28 May 2009

Bloggers with more money than sense

The Unclutterer blog often suffers from the same problem that the Real Simple magazine does: promoting expensive solutions to problems that are actually really easy and potentially cheap to solve. Real Simple tends to simply direct readers to The Container Store (whereas thrift stores, yard sales, downsizing, and no-cost home-hack solutions are always cheaper). Unclutterer's authors tend to relate their own individual stories of how certain products have revolutionized their lives. These posts can be fun to read, but sometimes one of the authors will come up with a real doozy.
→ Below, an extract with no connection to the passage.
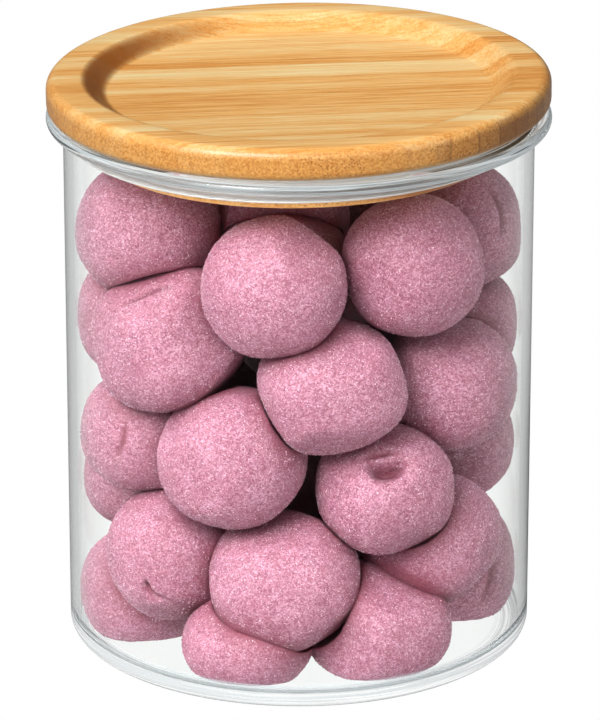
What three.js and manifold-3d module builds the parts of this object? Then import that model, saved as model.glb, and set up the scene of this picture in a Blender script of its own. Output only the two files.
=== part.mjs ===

Case in point: the $350 cat litter box.
We know the idea of a litter box costing over $300 might seem outrageous to some, but [REDACTED FOR RIDICULOUSNESS. There is no non-laughable way to qualify the outrageousness of paying $350 for a cat litter box].
The Litter Robot "simplifies" your life by using electricity to terrify your cat into using the bathroom sink insteadsift the cat litter and deposit clumped and solid waste into a receptacle, which you empty every few days and clean out and sanitize every so often.
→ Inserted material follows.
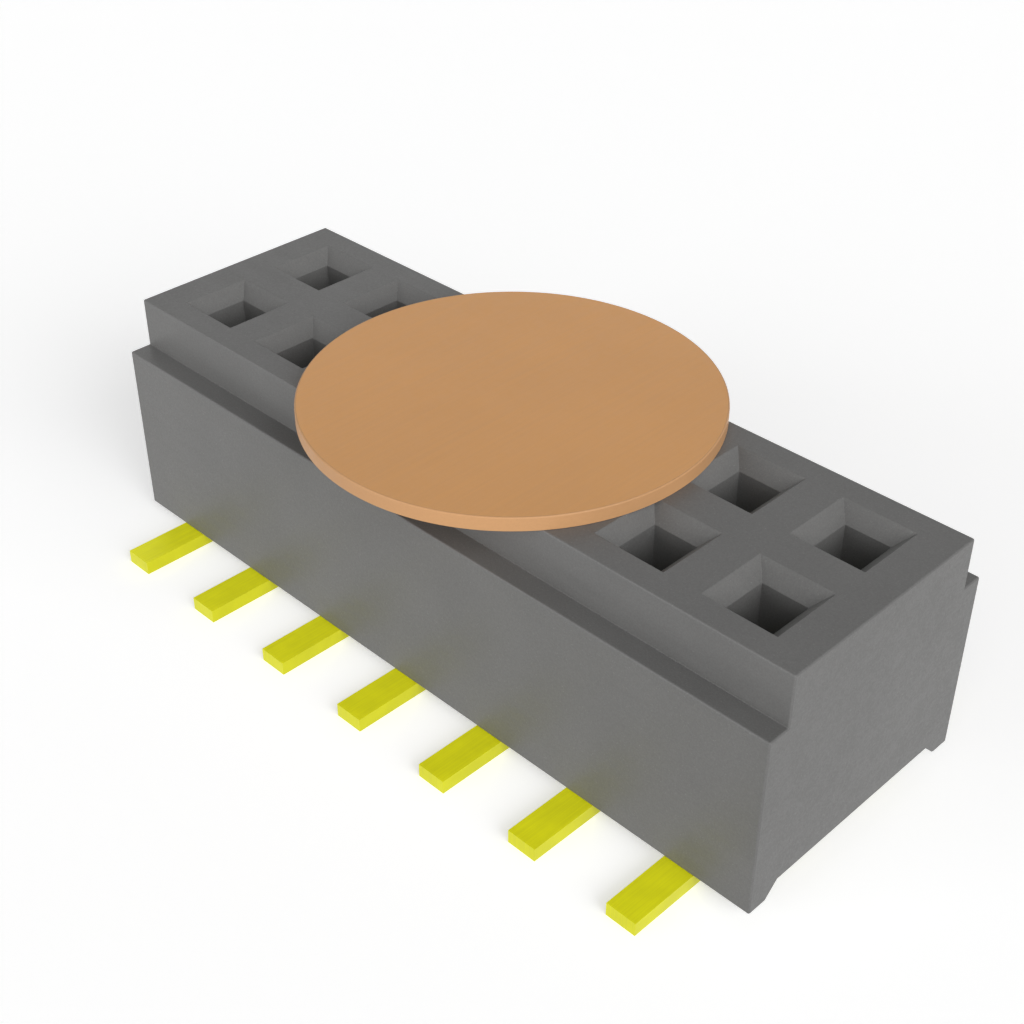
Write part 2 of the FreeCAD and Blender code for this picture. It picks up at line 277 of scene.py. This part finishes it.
def film_disc(name, low, high):
    """Disc with a rolled-over upper rim that fills the box from low to high."""
    middle = (low + high) / 2
    radius = (high.x - low.x) / 2
    # Each ring's radius and height, and how far its surface is tilted up
    profile = [(radius - LOWER_RIM_BREAK, low.z, -math.pi / 2), (radius, low.z + LOWER_RIM_BREAK, 0.0)]
    for step in range(ROUND_STEPS + 1):
        tilt = math.pi / 2 * step / ROUND_STEPS
        inwards = RIM_ROUND * (1 - math.cos(tilt))
        downwards = RIM_ROUND * (1 - math.sin(tilt))
        profile.append((radius - inwards, high.z - downwards, tilt))
    shape = bmesh.new()
    rings = []
    facings = []
    for out, height, tilt in profile:
        ring = []
        for step in range(RIM_STEPS):
            turn = 2 * math.pi * step / RIM_STEPS
            outwards = Vector((math.cos(turn), math.sin(turn), 0))
            ring.append(shape.verts.new(Vector((middle.x, middle.y, height)) + out * outwards))
            facings.append(math.cos(tilt) * outwards + Vector((0, 0, math.sin(tilt))))
        rings.append(ring)
    shape.faces.new(reversed(rings[0]))
    for lower, upper in zip(rings, rings[1:]):
        for step in range(RIM_STEPS):
            following = (step + 1) % RIM_STEPS
            shape.faces.new((lower[step], lower[following], upper[following], upper[step]))
    shape.faces.new(rings[-1])
    mesh = bpy.data.meshes.new(name)
    shape.to_mesh(mesh)
    shape.free()
    for polygon in mesh.polygons:
        polygon.use_smooth = True
        polygon.material_index = CUT_EDGE if len(polygon.vertices) < RIM_STEPS else FILM_FACE
    mesh.normals_split_custom_set_from_vertices(facings)
    piece = bpy.data.objects.new(name, mesh)
    bpy.context.collection.objects.link(piece)
    return piece


def film_finish(name, colour, refraction):
    finish = Finish(name, refraction)
    drawn = finish.grain(DRAWN_LINE_SIZE, stretch=DRAWN_LINE_STRETCH)
    dimples = finish.grain(DIMPLE_SIZE, detail=3.0)
    clouds = finish.grain(FILM_CLOUD_SIZE)
    tone = finish.multiply(finish.varied(clouds, by=0.015), finish.varied(drawn, by=0.015))
    finish.base_colour(colour, tone)
    finish.satin(finish.add(drawn, dimples), smooth=0.34, rough=0.48)
    finish.relief(finish.add(finish.multiply(drawn, DRAWN_LINE_HEIGHT), dimples), FILM_RELIEF)
    return finish.material


pad = film_disc("film_pad", *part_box("pickup_pad"))
pad.data.materials.append(film_finish("drawn film", FILM_TAN, FILM_REFRACTION))
# The rim band gets the darker copy of the film, as painted shade.
pad.data.materials.append(film_finish("film rim with painted shade", RIM_PAINTED_SHADE_TAN, CUT_FILM_REFRACTION))
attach(pad, "root")
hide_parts("pickup_pad")

# Table: a wide white sheet under the strip. It is white where the camera sees it, keeps the strip's
# shadow, and can be seen through from below.
TABLE_SIZE = 1.2
SHEET_GLOW = 0.47
SHEET_WHITE = 0.80


def white_sheet():
    material = bpy.data.materials.new("white sheet")
    material.use_nodes = True
    tree = material.node_tree
    tree.nodes.clear()
    paper = add_node(tree, "BsdfDiffuse", {"Color": (SHEET_WHITE, SHEET_WHITE, SHEET_WHITE, 1)})
    glow = add_node(tree, "Emission", {"Strength": SHEET_GLOW})
    lit = add_node(tree, "AddShader", {0: paper.outputs[0], 1: glow.outputs[0]})
    clear = add_node(tree, "BsdfTransparent")
    below = add_node(tree, "NewGeometry").outputs["Backfacing"]
    sheet = add_node(tree, "MixShader", {0: below, 1: lit.outputs[0], 2: clear.outputs[0]})
    add_node(tree, "OutputMaterial", {"Surface": sheet.outputs[0]})
    return material


half = TABLE_SIZE / 2
corners = [(-half, -half, 0), (half, -half, 0), (half, half, 0), (-half, half, 0)]
sheet_mesh = bpy.data.meshes.new("white_table")
sheet_mesh.from_pydata(corners, [], [(0, 1, 2, 3)])
sheet_mesh.materials.append(white_sheet())
table = bpy.data.objects.new("white_table", sheet_mesh)
bpy.context.collection.objects.link(table)
table.visible_diffuse = False
table.visible_glossy = False
table.visible_shadow = False

# Lamps: wide soft ones at the right and the left, and a weaker one in front. Each has its azimuth and
# elevation in degrees, its level, and its width in degrees.
LAMPS = {
    "lamp_right": (84, 26, 0.57, 44),
    "lamp_left": (-20, 8, 0.41, 44),
    "lamp_front": (45, 35, 0.38, 60),
}


def direction(azimuth, elevation):
    """Unit vector from the strip towards a place round it, in degrees as seen from the near side."""
    around = math.radians(azimuth)
    above = math.radians(elevation)
    return Vector((math.sin(around) * math.cos(above), -math.cos(around) * math.cos(above), math.sin(above)))


for name, (azimuth, elevation, level, width) in LAMPS.items():
    lamp = bpy.data.lights.new(name, "SUN")
    lamp.energy = level * math.pi
    lamp.angle = math.radians(width)
    holder = bpy.data.objects.new(name, lamp)
    holder.rotation_euler = direction(azimuth, elevation).to_track_quat("Z", "Y").to_euler()
    bpy.context.collection.objects.link(holder)

# Light tent: white cloth all round the strip. Its light is strongest low down and weak from the roof,
# and the camera and the reflections see it plain white.
TENT_WALL = 0.33
TENT_ROOF = 0.01
TENT_FLOOR = 0.42
TENT_WHITE = 1.0


def light_tent():
    tent = bpy.data.worlds.new("light tent")
    tent.use_nodes = True
    tree = tent.node_tree
    looking = add_node(tree, "TexCoord").outputs["Generated"]
    height = add_node(tree, "SeparateXYZ", {0: looking}).outputs["Z"]
    upper = add_node(tree, "MapRange", {"Value": height, "To Min": TENT_WALL, "To Max": TENT_ROOF})
    is_upper = add_node(tree, "Math", {0: height, 1: 0.0}, operation="GREATER_THAN")
    light = {"Factor": is_upper.outputs[0], "A": TENT_FLOOR, "B": upper.outputs[0]}
    lighting = add_node(tree, "Mix", light)
    rays = add_node(tree, "LightPath")
    seen = rays.outputs["Is Camera Ray"]
    for kind in ("Is Glossy Ray", "Is Transmission Ray"):
        seen = add_node(tree, "Math", {0: seen, 1: rays.outputs[kind]}, operation="MAXIMUM").outputs[0]
    strength = add_node(tree, "Mix", {"Factor": seen, "A": lighting.outputs[0], "B": TENT_WHITE})
    cloth = tree.nodes["Background"]
    cloth.inputs["Color"].default_value = (1, 1, 1, 1)
    tree.links.new(strength.outputs[0], cloth.inputs["Strength"])
    return tent


bpy.context.scene.world = light_tent()

# Camera: level with the picture's, at one corner of the strip and above it, with the lens and the
# distance that put the strip's corners where the picture has them.
CAMERA_AZIMUTH = 45
CAMERA_ELEVATION = 35.26
CAMERA_DISTANCE = 13.80 * MILLIMETRE
CAMERA_AIM = Vector((0, 0, 1.186 * MILLIMETRE))
CAMERA_LENS = 57.03
CAMERA_NEAR = 1 * MILLIMETRE

camera = bpy.data.cameras.new("camera")
camera.lens = CAMERA_LENS
camera.clip_start = CAMERA_NEAR
camera.clip_end = TABLE_SIZE * 2
tripod = bpy.data.objects.new("camera", camera)
towards = direction(CAMERA_AZIMUTH, CAMERA_ELEVATION)
tripod.location = CAMERA_AIM + towards * CAMERA_DISTANCE
tripod.rotation_euler = towards.to_track_quat("Z", "Y").to_euler()
bpy.context.collection.objects.link(tripod)
bpy.context.scene.camera = tripod
bpy.context.scene.view_settings.view_transform = "Standard"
Unclutterer has posted about it just recently because now it's new! And Improved! You see, now you can get a skylight accessory for it.

Most of the time I really like the Unclutterer blog. They post inspiring photos of clean, streamlined workspaces; confessional stories, especially by former messy person Erin Doland, the woman who started the blog; organizational tips and solutions; and links to interesting websites and resources, like professional organizer certificate programs. But like Real Simple, which also tends to offer "advice" like spending thousands of dollars on custom-designed closet systems, sometimes Unclutterer loses sight of an important principle. When you seek to simplify your life, you also have to seek to simplify your economic situation. But it is not "simplifying" and "uncluttering" to work for $350 and then spend that money on an automatic cat litter machine.
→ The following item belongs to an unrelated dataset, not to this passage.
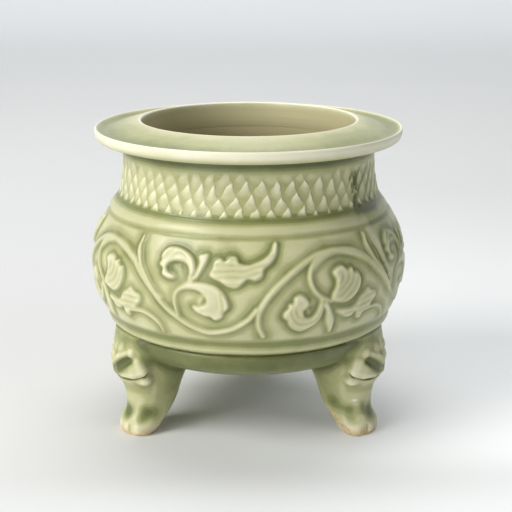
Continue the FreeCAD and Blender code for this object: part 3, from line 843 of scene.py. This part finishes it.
# %% [markdown]
# The lattice on the neck was cut with a knife: long slanting strokes one way, then steeper ones the other
# way. What is left between them are leaf-shaped facets with a crisp right edge and a soft left side. One
# facet could be modelled and repeated, but then all would be alike. Two slanting saw-tooth waves round the
# pot make them here, and noise makes the hand's unevenness. Beyond the seam the strokes are long gashes, and
# at the seam a rough scar is full of crumbs and thick glaze.

# %% A tree that cuts the lattice
KNIFE = {"Facets": 56.0, "Depth": 0.46, "Low": 98.6, "High": 115.2, "Seam azimuth": SEAM, "Seed": 3.0}
SLANT, STEEP = 0.132, 0.062
SCAR_PLACE = 2.4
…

Unclutterer, for its part, has reiterated that it never intended to be a blog about frugal living. Its stated purpose is to be a blog "about getting and staying organized." I think, though, that it's hard to get your budget organized if you think that $350 is a justifiable expense for dealing with cat litter.

Off the top of my head I can think of 2 ways to deal with the problem of stinky cat litter. You can get rid of the cat, for one. For another, you can man up and change the cat litter more often, you pansy. Like doing the dishes or weeding the garden, the more often you deal with the cat litter, the less of a chore it is. Added bonus: your home looks and smells as though a grown-up lives in it, not some yuppie asshole who has more money than sense and has $350 just lying around to spend on pet accessories.